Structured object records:
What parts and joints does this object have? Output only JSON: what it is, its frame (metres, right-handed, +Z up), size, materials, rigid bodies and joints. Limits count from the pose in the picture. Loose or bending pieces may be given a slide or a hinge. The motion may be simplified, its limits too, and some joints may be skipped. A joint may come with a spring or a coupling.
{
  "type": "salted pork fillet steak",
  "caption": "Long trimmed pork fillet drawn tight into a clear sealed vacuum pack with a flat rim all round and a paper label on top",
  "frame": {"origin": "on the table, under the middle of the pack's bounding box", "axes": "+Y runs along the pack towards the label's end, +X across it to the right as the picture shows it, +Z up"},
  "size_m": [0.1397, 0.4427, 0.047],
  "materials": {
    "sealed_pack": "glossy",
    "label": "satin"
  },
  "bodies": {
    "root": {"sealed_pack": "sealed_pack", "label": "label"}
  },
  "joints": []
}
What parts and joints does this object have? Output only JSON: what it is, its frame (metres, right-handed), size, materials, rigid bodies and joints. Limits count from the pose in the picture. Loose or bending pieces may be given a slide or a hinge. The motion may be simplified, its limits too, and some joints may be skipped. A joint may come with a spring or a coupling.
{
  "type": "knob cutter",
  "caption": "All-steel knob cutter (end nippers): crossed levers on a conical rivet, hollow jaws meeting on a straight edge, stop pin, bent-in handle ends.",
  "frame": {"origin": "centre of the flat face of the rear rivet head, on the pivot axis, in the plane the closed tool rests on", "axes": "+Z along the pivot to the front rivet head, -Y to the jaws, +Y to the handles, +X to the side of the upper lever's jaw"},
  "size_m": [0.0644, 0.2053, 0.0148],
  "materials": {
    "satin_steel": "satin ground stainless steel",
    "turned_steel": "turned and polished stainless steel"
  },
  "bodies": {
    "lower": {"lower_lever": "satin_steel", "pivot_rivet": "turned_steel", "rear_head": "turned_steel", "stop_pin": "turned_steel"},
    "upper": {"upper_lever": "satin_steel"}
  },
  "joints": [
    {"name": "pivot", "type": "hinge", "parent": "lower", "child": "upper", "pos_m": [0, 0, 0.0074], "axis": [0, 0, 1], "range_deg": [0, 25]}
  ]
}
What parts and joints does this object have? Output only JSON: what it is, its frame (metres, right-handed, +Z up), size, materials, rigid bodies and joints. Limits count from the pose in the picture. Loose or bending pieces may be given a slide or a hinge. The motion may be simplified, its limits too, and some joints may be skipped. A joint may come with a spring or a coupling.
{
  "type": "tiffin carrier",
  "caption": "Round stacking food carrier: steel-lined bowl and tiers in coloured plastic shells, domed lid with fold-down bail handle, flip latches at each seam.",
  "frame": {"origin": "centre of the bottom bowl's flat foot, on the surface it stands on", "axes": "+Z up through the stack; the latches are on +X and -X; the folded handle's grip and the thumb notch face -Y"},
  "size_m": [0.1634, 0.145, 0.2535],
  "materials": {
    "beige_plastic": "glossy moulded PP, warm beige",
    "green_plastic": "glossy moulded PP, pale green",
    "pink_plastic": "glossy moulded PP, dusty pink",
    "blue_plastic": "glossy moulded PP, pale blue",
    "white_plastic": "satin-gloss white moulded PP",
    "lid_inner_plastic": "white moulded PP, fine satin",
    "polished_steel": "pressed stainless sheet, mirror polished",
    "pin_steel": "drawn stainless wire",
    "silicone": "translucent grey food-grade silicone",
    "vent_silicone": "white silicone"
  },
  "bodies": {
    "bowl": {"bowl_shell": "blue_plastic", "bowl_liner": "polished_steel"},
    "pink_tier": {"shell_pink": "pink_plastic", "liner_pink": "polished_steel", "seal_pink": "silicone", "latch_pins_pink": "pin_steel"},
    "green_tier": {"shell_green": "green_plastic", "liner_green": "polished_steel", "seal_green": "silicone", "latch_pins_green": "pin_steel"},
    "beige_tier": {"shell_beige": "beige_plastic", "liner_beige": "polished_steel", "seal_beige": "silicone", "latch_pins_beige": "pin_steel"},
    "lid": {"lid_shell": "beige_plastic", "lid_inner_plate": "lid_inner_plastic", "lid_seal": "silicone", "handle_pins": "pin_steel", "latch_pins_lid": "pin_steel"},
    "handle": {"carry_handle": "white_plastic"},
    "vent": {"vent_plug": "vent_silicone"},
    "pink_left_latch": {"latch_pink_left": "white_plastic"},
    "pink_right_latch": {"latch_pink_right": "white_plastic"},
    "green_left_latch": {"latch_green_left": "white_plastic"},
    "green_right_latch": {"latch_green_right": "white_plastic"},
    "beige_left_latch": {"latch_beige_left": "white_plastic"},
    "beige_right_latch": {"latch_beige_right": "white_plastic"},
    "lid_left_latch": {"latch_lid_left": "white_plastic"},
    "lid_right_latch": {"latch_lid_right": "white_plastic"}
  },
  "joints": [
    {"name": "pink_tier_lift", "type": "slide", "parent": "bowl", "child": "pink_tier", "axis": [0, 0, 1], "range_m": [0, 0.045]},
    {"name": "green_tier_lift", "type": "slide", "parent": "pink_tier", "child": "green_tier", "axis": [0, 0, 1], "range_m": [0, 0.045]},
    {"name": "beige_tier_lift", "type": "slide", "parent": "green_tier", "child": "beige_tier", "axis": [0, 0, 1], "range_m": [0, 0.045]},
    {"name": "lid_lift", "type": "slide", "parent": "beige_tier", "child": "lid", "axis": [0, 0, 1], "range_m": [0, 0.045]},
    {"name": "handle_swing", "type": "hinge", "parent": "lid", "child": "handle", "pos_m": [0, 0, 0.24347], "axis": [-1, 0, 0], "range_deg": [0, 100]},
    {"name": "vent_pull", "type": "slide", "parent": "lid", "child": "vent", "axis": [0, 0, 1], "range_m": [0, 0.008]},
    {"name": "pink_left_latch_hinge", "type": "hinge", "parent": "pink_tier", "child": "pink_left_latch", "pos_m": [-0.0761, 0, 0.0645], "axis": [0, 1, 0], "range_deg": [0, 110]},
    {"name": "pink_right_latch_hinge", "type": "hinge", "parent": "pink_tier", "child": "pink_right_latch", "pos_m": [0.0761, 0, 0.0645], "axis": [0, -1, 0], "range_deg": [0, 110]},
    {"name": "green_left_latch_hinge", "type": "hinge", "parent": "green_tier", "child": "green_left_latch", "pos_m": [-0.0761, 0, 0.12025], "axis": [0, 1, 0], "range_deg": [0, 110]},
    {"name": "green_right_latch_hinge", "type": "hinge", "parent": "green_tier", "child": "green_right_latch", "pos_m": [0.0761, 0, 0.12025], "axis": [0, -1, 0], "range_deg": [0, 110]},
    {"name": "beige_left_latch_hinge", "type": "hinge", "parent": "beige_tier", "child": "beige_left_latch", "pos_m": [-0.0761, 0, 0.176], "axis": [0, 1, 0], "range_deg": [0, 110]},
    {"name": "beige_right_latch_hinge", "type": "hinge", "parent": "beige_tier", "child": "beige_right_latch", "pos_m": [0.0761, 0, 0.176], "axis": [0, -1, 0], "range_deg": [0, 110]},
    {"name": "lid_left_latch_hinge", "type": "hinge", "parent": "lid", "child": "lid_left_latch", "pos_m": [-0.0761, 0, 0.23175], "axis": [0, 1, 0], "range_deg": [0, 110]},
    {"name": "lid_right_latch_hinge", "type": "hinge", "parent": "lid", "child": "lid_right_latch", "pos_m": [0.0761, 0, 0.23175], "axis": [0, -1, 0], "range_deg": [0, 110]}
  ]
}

Directions for this task:
Each line of the listing should be copied exactly.

Solution to this exercise:
What parts and joints does this object have? Output only JSON: what it is, its frame (metres, right-handed, +Z up), size, materials, rigid bodies and joints. Limits count from the pose in the picture. Loose or bending pieces may be given a slide or a hinge. The motion may be simplified, its limits too, and some joints may be skipped. A joint may come with a spring or a coupling.
{
  "type": "salted pork fillet steak",
  "caption": "Long trimmed pork fillet drawn tight into a clear sealed vacuum pack with a flat rim all round and a paper label on top",
  "frame": {"origin": "on the table, under the middle of the pack's bounding box", "axes": "+Y runs along the pack towards the label's end, +X across it to the right as the picture shows it, +Z up"},
  "size_m": [0.1397, 0.4427, 0.047],
  "materials": {
    "sealed_pack": "glossy",
    "label": "satin"
  },
  "bodies": {
    "root": {"sealed_pack": "sealed_pack", "label": "label"}
  },
  "joints": []
}
What parts and joints does this object have? Output only JSON: what it is, its frame (metres, right-handed), size, materials, rigid bodies and joints. Limits count from the pose in the picture. Loose or bending pieces may be given a slide or a hinge. The motion may be simplified, its limits too, and some joints may be skipped. A joint may come with a spring or a coupling.
{
  "type": "knob cutter",
  "caption": "All-steel knob cutter (end nippers): crossed levers on a conical rivet, hollow jaws meeting on a straight edge, stop pin, bent-in handle ends.",
  "frame": {"origin": "centre of the flat face of the rear rivet head, on the pivot axis, in the plane the closed tool rests on", "axes": "+Z along the pivot to the front rivet head, -Y to the jaws, +Y to the handles, +X to the side of the upper lever's jaw"},
  "size_m": [0.0644, 0.2053, 0.0148],
  "materials": {
    "satin_steel": "satin ground stainless steel",
    "turned_steel": "turned and polished stainless steel"
  },
  "bodies": {
    "lower": {"lower_lever": "satin_steel", "pivot_rivet": "turned_steel", "rear_head": "turned_steel", "stop_pin": "turned_steel"},
    "upper": {"upper_lever": "satin_steel"}
  },
  "joints": [
    {"name": "pivot", "type": "hinge", "parent": "lower", "child": "upper", "pos_m": [0, 0, 0.0074], "axis": [0, 0, 1], "range_deg": [0, 25]}
  ]
}
What parts and joints does this object have? Output only JSON: what it is, its frame (metres, right-handed, +Z up), size, materials, rigid bodies and joints. Limits count from the pose in the picture. Loose or bending pieces may be given a slide or a hinge. The motion may be simplified, its limits too, and some joints may be skipped. A joint may come with a spring or a coupling.
{
  "type": "tiffin carrier",
  "caption": "Round stacking food carrier: steel-lined bowl and tiers in coloured plastic shells, domed lid with fold-down bail handle, flip latches at each seam.",
  "frame": {"origin": "centre of the bottom bowl's flat foot, on the surface it stands on", "axes": "+Z up through the stack; the latches are on +X and -X; the folded handle's grip and the thumb notch face -Y"},
  "size_m": [0.1634, 0.145, 0.2535],
  "materials": {
    "beige_plastic": "glossy moulded PP, warm beige",
    "green_plastic": "glossy moulded PP, pale green",
    "pink_plastic": "glossy moulded PP, dusty pink",
    "blue_plastic": "glossy moulded PP, pale blue",
    "white_plastic": "satin-gloss white moulded PP",
    "lid_inner_plastic": "white moulded PP, fine satin",
    "polished_steel": "pressed stainless sheet, mirror polished",
    "pin_steel": "drawn stainless wire",
    "silicone": "translucent grey food-grade silicone",
    "vent_silicone": "white silicone"
  },
  "bodies": {
    "bowl": {"bowl_shell": "blue_plastic", "bowl_liner": "polished_steel"},
    "pink_tier": {"shell_pink": "pink_plastic", "liner_pink": "polished_steel", "seal_pink": "silicone", "latch_pins_pink": "pin_steel"},
    "green_tier": {"shell_green": "green_plastic", "liner_green": "polished_steel", "seal_green": "silicone", "latch_pins_green": "pin_steel"},
    "beige_tier": {"shell_beige": "beige_plastic", "liner_beige": "polished_steel", "seal_beige": "silicone", "latch_pins_beige": "pin_steel"},
    "lid": {"lid_shell": "beige_plastic", "lid_inner_plate": "lid_inner_plastic", "lid_seal": "silicone", "handle_pins": "pin_steel", "latch_pins_lid": "pin_steel"},
    "handle": {"carry_handle": "white_plastic"},
    "vent": {"vent_plug": "vent_silicone"},
    "pink_left_latch": {"latch_pink_left": "white_plastic"},
    "pink_right_latch": {"latch_pink_right": "white_plastic"},
    "green_left_latch": {"latch_green_left": "white_plastic"},
    "green_right_latch": {"latch_green_right": "white_plastic"},
    "beige_left_latch": {"latch_beige_left": "white_plastic"},
    "beige_right_latch": {"latch_beige_right": "white_plastic"},
    "lid_left_latch": {"latch_lid_left": "white_plastic"},
    "lid_right_latch": {"latch_lid_right": "white_plastic"}
  },
  "joints": [
    {"name": "pink_tier_lift", "type": "slide", "parent": "bowl", "child": "pink_tier", "axis": [0, 0, 1], "range_m": [0, 0.045]},
    {"name": "green_tier_lift", "type": "slide", "parent": "pink_tier", "child": "green_tier", "axis": [0, 0, 1], "range_m": [0, 0.045]},
    {"name": "beige_tier_lift", "type": "slide", "parent": "green_tier", "child": "beige_tier", "axis": [0, 0, 1], "range_m": [0, 0.045]},
    {"name": "lid_lift", "type": "slide", "parent": "beige_tier", "child": "lid", "axis": [0, 0, 1], "range_m": [0, 0.045]},
    {"name": "handle_swing", "type": "hinge", "parent": "lid", "child": "handle", "pos_m": [0, 0, 0.24347], "axis": [-1, 0, 0], "range_deg": [0, 100]},
    {"name": "vent_pull", "type": "slide", "parent": "lid", "child": "vent", "axis": [0, 0, 1], "range_m": [0, 0.008]},
    {"name": "pink_left_latch_hinge", "type": "hinge", "parent": "pink_tier", "child": "pink_left_latch", "pos_m": [-0.0761, 0, 0.0645], "axis": [0, 1, 0], "range_deg": [0, 110]},
    {"name": "pink_right_latch_hinge", "type": "hinge", "parent": "pink_tier", "child": "pink_right_latch", "pos_m": [0.0761, 0, 0.0645], "axis": [0, -1, 0], "range_deg": [0, 110]},
    {"name": "green_left_latch_hinge", "type": "hinge", "parent": "green_tier", "child": "green_left_latch", "pos_m": [-0.0761, 0, 0.12025], "axis": [0, 1, 0], "range_deg": [0, 110]},
    {"name": "green_right_latch_hinge", "type": "hinge", "parent": "green_tier", "child": "green_right_latch", "pos_m": [0.0761, 0, 0.12025], "axis": [0, -1, 0], "range_deg": [0, 110]},
    {"name": "beige_left_latch_hinge", "type": "hinge", "parent": "beige_tier", "child": "beige_left_latch", "pos_m": [-0.0761, 0, 0.176], "axis": [0, 1, 0], "range_deg": [0, 110]},
    {"name": "beige_right_latch_hinge", "type": "hinge", "parent": "beige_tier", "child": "beige_right_latch", "pos_m": [0.0761, 0, 0.176], "axis": [0, -1, 0], "range_deg": [0, 110]},
    {"name": "lid_left_latch_hinge", "type": "hinge", "parent": "lid", "child": "lid_left_latch", "pos_m": [-0.0761, 0, 0.23175], "axis": [0, 1, 0], "range_deg": [0, 110]},
    {"name": "lid_right_latch_hinge", "type": "hinge", "parent": "lid", "child": "lid_right_latch", "pos_m": [0.0761, 0, 0.23175], "axis": [0, -1, 0], "range_deg": [0, 110]}
  ]
}